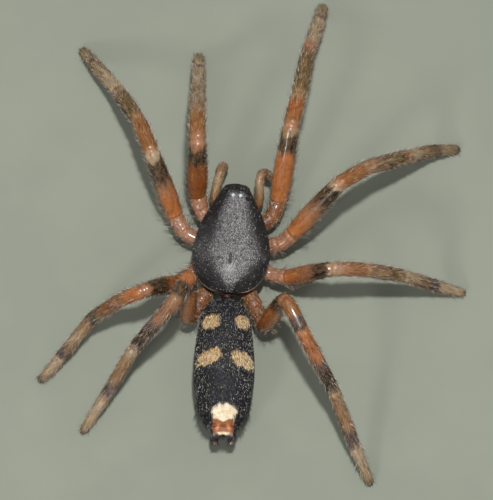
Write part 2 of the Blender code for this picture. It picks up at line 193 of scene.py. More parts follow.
def make_coat(name, surface, unwrap, material, length, width, rise,
              droop=0.35, stray=0.2, values=None):
    """One piece of many hairs, each a curved spike of three sides that rises from the skin,
    lies along it and droops back to it. Surface holds the roots, the outward directions and
    the lie, and unwrap holds each root's place on the flat skin."""
    roots, normals, lies = surface
    count = len(roots)

    def column(value):
        return np.broadcast_to(value, count)[:, None]

    lies = unit(lies + np.cross(normals, lies) * rng.normal(0, stray, count)[:, None])
    rise = column(rise) * column(rng.uniform(0.7, 1.3, count))
    length = column(length) * column(rng.uniform(0.7, 1.3, count))
    width = column(width)
    first = lies * np.cos(rise) + normals * np.sin(rise)
    second = unit(first - normals * column(droop))
    side = unit(np.cross(first, normals))
    top = np.cross(first, side)
    middle = roots + first * length * 0.5
    corners = []
    for centre, thick in ((roots - first * width, 1.0), (middle, 0.75)):
        for corner in range(3):
            angle = 2 * math.pi * corner / 3
            away = side * math.cos(angle) + top * math.sin(angle)
            corners.append(centre + away * width * thick)
    corners.append(middle + second * length * 0.5)
    points = np.stack(corners, axis=1).reshape(-1, 3)
    points[:, 2] = np.maximum(points[:, 2], FLOOR_CLEAR)
    pattern = np.array([(0, 2, 1), (0, 1, 4), (0, 4, 3), (1, 2, 5), (1, 5, 4), (2, 0, 3),
                        (2, 3, 5), (3, 4, 6), (4, 5, 6), (5, 3, 6)])
    faces = (np.arange(count)[:, None, None] * HAIR_POINTS + pattern).reshape(-1, 3)
    shared = {"shade": rng.uniform(0, 1, count)}
    shared.update(values or {})
    at_points = {key: np.repeat(numbers, HAIR_POINTS, axis=0) for key, numbers in shared.items()}
    at_points["tip"] = np.tile([0, 0, 0, 0.5, 0.5, 0.5, 1], count)
    piece = new_piece(name, points, faces, material, at_points)
    patch = np.array([(0, 0), (0.5, 0), (1, 0), (0, 0.5), (0.5, 0.5), (1, 0.5), (0.5, 1)])
    flat = np.clip(unwrap, 0, 1 - HAIR_PATCH)[:, None] + patch * HAIR_PATCH
    layer = piece.data.uv_layers.new(name="OFBake")
    layer.data.foreach_set("uv", flat.reshape(-1, 2)[faces.ravel()].astype(np.float32).ravel())
    return piece


def colour(red, green, blue):
    """A colour as a screen shows it, each part from 0 to 255, as the renderer needs it."""
    parts = np.array([red, green, blue]) / 255
    linear = np.where(parts < 0.04045, parts / 12.92, ((parts + 0.055) / 1.055) ** 2.4)
    return (*linear.tolist(), 1.0)


def connect(tree, value, socket):
    """Links a socket, or sets a plain value."""
    if isinstance(value, bpy.types.NodeSocket):
        tree.links.new(value, socket)
    else:
        socket.default_value = value


def add(tree, kind, settings=None, **values):
    """A new node with its settings, and its inputs by name, or by number as i0 or i1."""
    made = tree.nodes.new(kind)
    for key, value in (settings or {}).items():
        setattr(made, key, value)
    for key, value in values.items():
        place = int(key[1:]) if key[0] == "i" and key[1:].isdigit() else key.replace("_", " ")
        connect(tree, value, made.inputs[place])
    return made


def mix(tree, share, one, two, blend="MIX"):
    """Colour two over colour one, by a share from 0 to 1."""
    settings = {"data_type": "RGBA", "blend_type": blend}
    return add(tree, "ShaderNodeMix", settings, i0=share, i6=one, i7=two).outputs[2]


def sum_of(tree, operation, one, two, clamp=False):
    settings = {"operation": operation, "use_clamp": clamp}
    return add(tree, "ShaderNodeMath", settings, i0=one, i1=two).outputs[0]


def mask(tree, name):
    """A value that the mesh carries at its points."""
    return add(tree, "ShaderNodeAttribute", {"attribute_name": name}).outputs["Fac"]


def spread(tree, value, low, high, start=0.0, end=1.0):
    """Low where the value is at its start, high where it is at its end, smooth between."""
    made = add(tree, "ShaderNodeMapRange", {"interpolation_type": "SMOOTHSTEP"},
               Value=value, From_Min=start, From_Max=end, To_Min=low, To_Max=high)
    return made.outputs[0]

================

Stated exercise: Give the listing above again, word for word.

Result of the task:
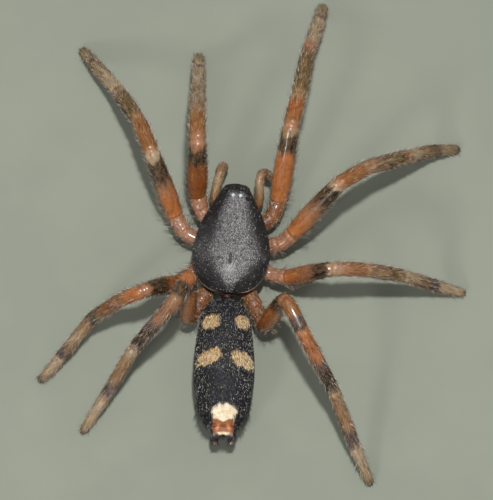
Write part 2 of the Blender code for this picture. It picks up at line 193 of scene.py. More parts follow.
def make_coat(name, surface, unwrap, material, length, width, rise,
              droop=0.35, stray=0.2, values=None):
    """One piece of many hairs, each a curved spike of three sides that rises from the skin,
    lies along it and droops back to it. Surface holds the roots, the outward directions and
    the lie, and unwrap holds each root's place on the flat skin."""
    roots, normals, lies = surface
    count = len(roots)

    def column(value):
        return np.broadcast_to(value, count)[:, None]

    lies = unit(lies + np.cross(normals, lies) * rng.normal(0, stray, count)[:, None])
    rise = column(rise) * column(rng.uniform(0.7, 1.3, count))
    length = column(length) * column(rng.uniform(0.7, 1.3, count))
    width = column(width)
    first = lies * np.cos(rise) + normals * np.sin(rise)
    second = unit(first - normals * column(droop))
    side = unit(np.cross(first, normals))
    top = np.cross(first, side)
    middle = roots + first * length * 0.5
    corners = []
    for centre, thick in ((roots - first * width, 1.0), (middle, 0.75)):
        for corner in range(3):
            angle = 2 * math.pi * corner / 3
            away = side * math.cos(angle) + top * math.sin(angle)
            corners.append(centre + away * width * thick)
    corners.append(middle + second * length * 0.5)
    points = np.stack(corners, axis=1).reshape(-1, 3)
    points[:, 2] = np.maximum(points[:, 2], FLOOR_CLEAR)
    pattern = np.array([(0, 2, 1), (0, 1, 4), (0, 4, 3), (1, 2, 5), (1, 5, 4), (2, 0, 3),
                        (2, 3, 5), (3, 4, 6), (4, 5, 6), (5, 3, 6)])
    faces = (np.arange(count)[:, None, None] * HAIR_POINTS + pattern).reshape(-1, 3)
    shared = {"shade": rng.uniform(0, 1, count)}
    shared.update(values or {})
    at_points = {key: np.repeat(numbers, HAIR_POINTS, axis=0) for key, numbers in shared.items()}
    at_points["tip"] = np.tile([0, 0, 0, 0.5, 0.5, 0.5, 1], count)
    piece = new_piece(name, points, faces, material, at_points)
    patch = np.array([(0, 0), (0.5, 0), (1, 0), (0, 0.5), (0.5, 0.5), (1, 0.5), (0.5, 1)])
    flat = np.clip(unwrap, 0, 1 - HAIR_PATCH)[:, None] + patch * HAIR_PATCH
    layer = piece.data.uv_layers.new(name="OFBake")
    layer.data.foreach_set("uv", flat.reshape(-1, 2)[faces.ravel()].astype(np.float32).ravel())
    return piece


def colour(red, green, blue):
    """A colour as a screen shows it, each part from 0 to 255, as the renderer needs it."""
    parts = np.array([red, green, blue]) / 255
    linear = np.where(parts < 0.04045, parts / 12.92, ((parts + 0.055) / 1.055) ** 2.4)
    return (*linear.tolist(), 1.0)


def connect(tree, value, socket):
    """Links a socket, or sets a plain value."""
    if isinstance(value, bpy.types.NodeSocket):
        tree.links.new(value, socket)
    else:
        socket.default_value = value


def add(tree, kind, settings=None, **values):
    """A new node with its settings, and its inputs by name, or by number as i0 or i1."""
    made = tree.nodes.new(kind)
    for key, value in (settings or {}).items():
        setattr(made, key, value)
    for key, value in values.items():
        place = int(key[1:]) if key[0] == "i" and key[1:].isdigit() else key.replace("_", " ")
        connect(tree, value, made.inputs[place])
    return made


def mix(tree, share, one, two, blend="MIX"):
    """Colour two over colour one, by a share from 0 to 1."""
    settings = {"data_type": "RGBA", "blend_type": blend}
    return add(tree, "ShaderNodeMix", settings, i0=share, i6=one, i7=two).outputs[2]


def sum_of(tree, operation, one, two, clamp=False):
    settings = {"operation": operation, "use_clamp": clamp}
    return add(tree, "ShaderNodeMath", settings, i0=one, i1=two).outputs[0]


def mask(tree, name):
    """A value that the mesh carries at its points."""
    return add(tree, "ShaderNodeAttribute", {"attribute_name": name}).outputs["Fac"]


def spread(tree, value, low, high, start=0.0, end=1.0):
    """Low where the value is at its start, high where it is at its end, smooth between."""
    made = add(tree, "ShaderNodeMapRange", {"interpolation_type": "SMOOTHSTEP"},
               Value=value, From_Min=start, From_Max=end, To_Min=low, To_Max=high)
    return made.outputs[0]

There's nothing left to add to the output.